3D code data
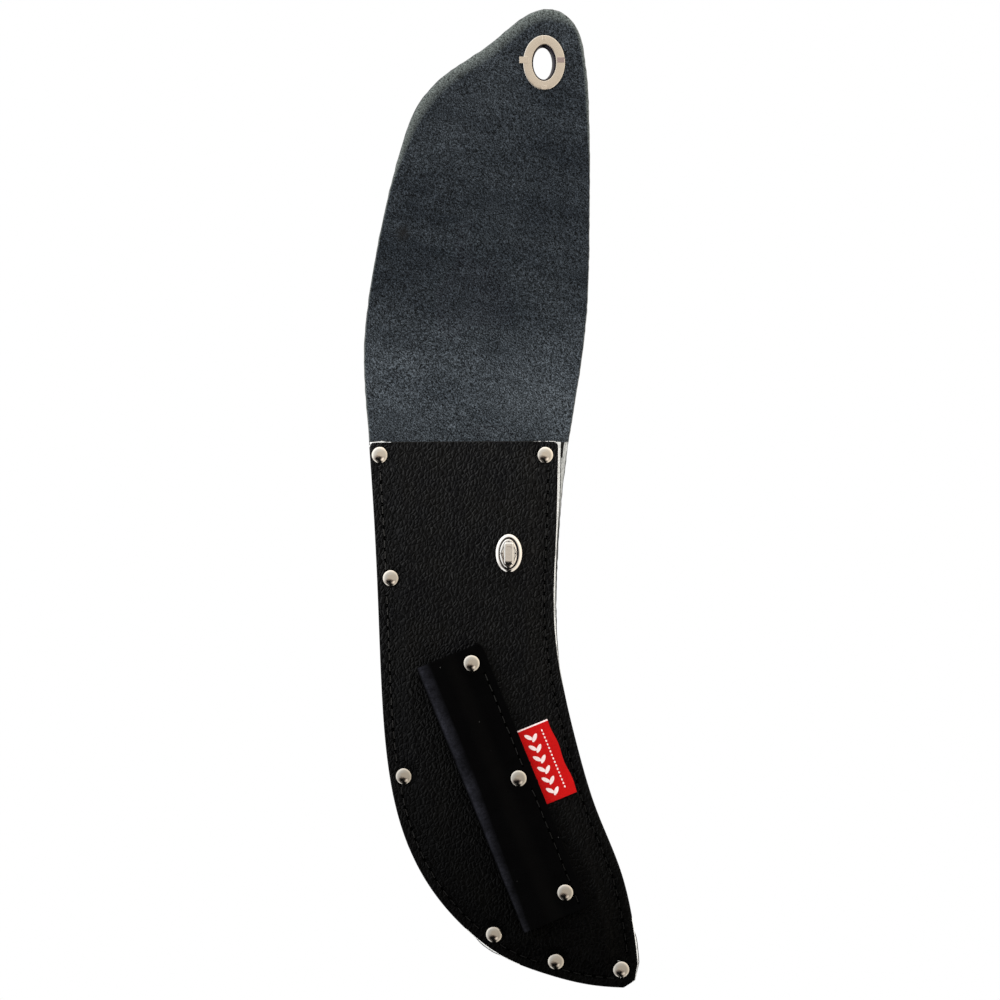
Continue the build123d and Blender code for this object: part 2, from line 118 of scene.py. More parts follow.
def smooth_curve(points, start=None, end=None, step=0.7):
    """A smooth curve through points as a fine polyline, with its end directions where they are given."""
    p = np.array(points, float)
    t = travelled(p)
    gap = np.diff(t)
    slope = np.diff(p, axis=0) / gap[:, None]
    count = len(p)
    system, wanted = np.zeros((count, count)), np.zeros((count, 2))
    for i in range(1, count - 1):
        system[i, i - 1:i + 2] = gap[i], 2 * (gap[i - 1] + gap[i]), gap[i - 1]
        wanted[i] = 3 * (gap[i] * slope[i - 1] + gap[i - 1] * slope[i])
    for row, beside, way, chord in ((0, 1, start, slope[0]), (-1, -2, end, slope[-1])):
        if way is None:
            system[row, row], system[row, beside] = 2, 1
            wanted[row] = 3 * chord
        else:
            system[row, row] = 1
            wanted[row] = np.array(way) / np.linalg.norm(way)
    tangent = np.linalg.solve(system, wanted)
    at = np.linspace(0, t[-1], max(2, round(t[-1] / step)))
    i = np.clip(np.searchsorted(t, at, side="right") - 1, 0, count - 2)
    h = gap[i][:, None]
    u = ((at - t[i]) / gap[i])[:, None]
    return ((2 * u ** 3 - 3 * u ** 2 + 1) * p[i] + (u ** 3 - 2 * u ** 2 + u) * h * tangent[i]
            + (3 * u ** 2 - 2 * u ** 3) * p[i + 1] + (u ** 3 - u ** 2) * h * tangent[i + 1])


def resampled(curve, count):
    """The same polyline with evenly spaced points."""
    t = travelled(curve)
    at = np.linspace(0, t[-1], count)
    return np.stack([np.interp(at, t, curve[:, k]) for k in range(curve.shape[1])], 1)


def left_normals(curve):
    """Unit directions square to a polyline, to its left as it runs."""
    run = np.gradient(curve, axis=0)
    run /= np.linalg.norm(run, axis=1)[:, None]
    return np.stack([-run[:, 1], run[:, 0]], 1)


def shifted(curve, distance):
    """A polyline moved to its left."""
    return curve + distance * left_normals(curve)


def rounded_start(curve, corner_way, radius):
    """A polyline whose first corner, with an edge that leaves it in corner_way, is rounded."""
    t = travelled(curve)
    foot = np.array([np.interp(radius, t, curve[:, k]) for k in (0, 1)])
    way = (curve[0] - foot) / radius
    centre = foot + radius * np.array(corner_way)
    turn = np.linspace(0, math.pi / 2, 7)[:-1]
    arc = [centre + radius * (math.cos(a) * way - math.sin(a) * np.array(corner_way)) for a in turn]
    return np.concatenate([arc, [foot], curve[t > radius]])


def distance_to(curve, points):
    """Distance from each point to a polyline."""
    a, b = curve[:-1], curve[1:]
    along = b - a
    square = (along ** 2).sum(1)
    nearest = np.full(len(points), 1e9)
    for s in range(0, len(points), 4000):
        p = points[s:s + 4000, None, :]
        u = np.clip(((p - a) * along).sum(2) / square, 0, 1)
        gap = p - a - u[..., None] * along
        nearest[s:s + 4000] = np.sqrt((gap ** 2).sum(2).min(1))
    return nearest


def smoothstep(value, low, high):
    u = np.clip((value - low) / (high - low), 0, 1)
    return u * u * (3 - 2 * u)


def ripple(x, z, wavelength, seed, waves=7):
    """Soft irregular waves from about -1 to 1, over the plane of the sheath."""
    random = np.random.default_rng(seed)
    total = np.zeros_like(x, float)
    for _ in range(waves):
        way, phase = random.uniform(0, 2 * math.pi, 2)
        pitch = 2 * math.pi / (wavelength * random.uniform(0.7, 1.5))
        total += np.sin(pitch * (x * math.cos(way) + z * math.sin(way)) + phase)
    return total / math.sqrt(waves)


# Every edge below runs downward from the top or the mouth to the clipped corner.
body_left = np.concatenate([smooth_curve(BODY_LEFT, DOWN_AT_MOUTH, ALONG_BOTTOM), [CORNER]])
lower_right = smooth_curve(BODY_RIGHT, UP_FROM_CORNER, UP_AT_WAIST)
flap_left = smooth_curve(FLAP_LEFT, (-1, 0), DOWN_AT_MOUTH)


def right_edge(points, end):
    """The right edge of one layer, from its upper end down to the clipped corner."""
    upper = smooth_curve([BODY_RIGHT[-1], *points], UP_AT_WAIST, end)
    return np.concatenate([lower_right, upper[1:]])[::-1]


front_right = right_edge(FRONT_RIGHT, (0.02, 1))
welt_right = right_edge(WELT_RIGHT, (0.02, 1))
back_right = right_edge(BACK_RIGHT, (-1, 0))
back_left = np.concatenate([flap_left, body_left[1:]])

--

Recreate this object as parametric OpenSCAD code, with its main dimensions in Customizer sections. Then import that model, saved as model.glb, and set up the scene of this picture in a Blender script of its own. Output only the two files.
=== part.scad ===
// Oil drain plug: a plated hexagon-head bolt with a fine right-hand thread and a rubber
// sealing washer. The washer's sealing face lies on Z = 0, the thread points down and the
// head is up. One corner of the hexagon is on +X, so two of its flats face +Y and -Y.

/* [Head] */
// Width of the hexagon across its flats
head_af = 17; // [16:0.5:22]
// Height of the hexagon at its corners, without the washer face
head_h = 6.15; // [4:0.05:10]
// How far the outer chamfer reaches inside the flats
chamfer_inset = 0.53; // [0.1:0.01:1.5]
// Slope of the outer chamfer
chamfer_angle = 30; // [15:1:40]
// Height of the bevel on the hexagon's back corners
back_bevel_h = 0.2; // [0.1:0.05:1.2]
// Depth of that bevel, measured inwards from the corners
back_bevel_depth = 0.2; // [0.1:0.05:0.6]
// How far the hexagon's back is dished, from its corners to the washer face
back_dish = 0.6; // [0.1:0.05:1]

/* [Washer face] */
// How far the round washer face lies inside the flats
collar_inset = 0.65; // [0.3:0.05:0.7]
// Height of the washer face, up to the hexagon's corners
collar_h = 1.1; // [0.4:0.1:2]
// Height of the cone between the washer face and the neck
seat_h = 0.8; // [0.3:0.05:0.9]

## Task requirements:
Begin at the line that has "Continue the build123d"; stop after the line that has "return np.stack([np.interp(at, t, curve[:, k])". Copy every line in that span exactly.

## Result for this task:
Continue the build123d and Blender code for this object: part 2, from line 118 of scene.py. More parts follow.
def smooth_curve(points, start=None, end=None, step=0.7):
    """A smooth curve through points as a fine polyline, with its end directions where they are given."""
    p = np.array(points, float)
    t = travelled(p)
    gap = np.diff(t)
    slope = np.diff(p, axis=0) / gap[:, None]
    count = len(p)
    system, wanted = np.zeros((count, count)), np.zeros((count, 2))
    for i in range(1, count - 1):
        system[i, i - 1:i + 2] = gap[i], 2 * (gap[i - 1] + gap[i]), gap[i - 1]
        wanted[i] = 3 * (gap[i] * slope[i - 1] + gap[i - 1] * slope[i])
    for row, beside, way, chord in ((0, 1, start, slope[0]), (-1, -2, end, slope[-1])):
        if way is None:
            system[row, row], system[row, beside] = 2, 1
            wanted[row] = 3 * chord
        else:
            system[row, row] = 1
            wanted[row] = np.array(way) / np.linalg.norm(way)
    tangent = np.linalg.solve(system, wanted)
    at = np.linspace(0, t[-1], max(2, round(t[-1] / step)))
    i = np.clip(np.searchsorted(t, at, side="right") - 1, 0, count - 2)
    h = gap[i][:, None]
    u = ((at - t[i]) / gap[i])[:, None]
    return ((2 * u ** 3 - 3 * u ** 2 + 1) * p[i] + (u ** 3 - 2 * u ** 2 + u) * h * tangent[i]
            + (3 * u ** 2 - 2 * u ** 3) * p[i + 1] + (u ** 3 - u ** 2) * h * tangent[i + 1])


def resampled(curve, count):
    """The same polyline with evenly spaced points."""
    t = travelled(curve)
    at = np.linspace(0, t[-1], count)
    return np.stack([np.interp(at, t, curve[:, k]) for k in range(curve.shape[1])], 1)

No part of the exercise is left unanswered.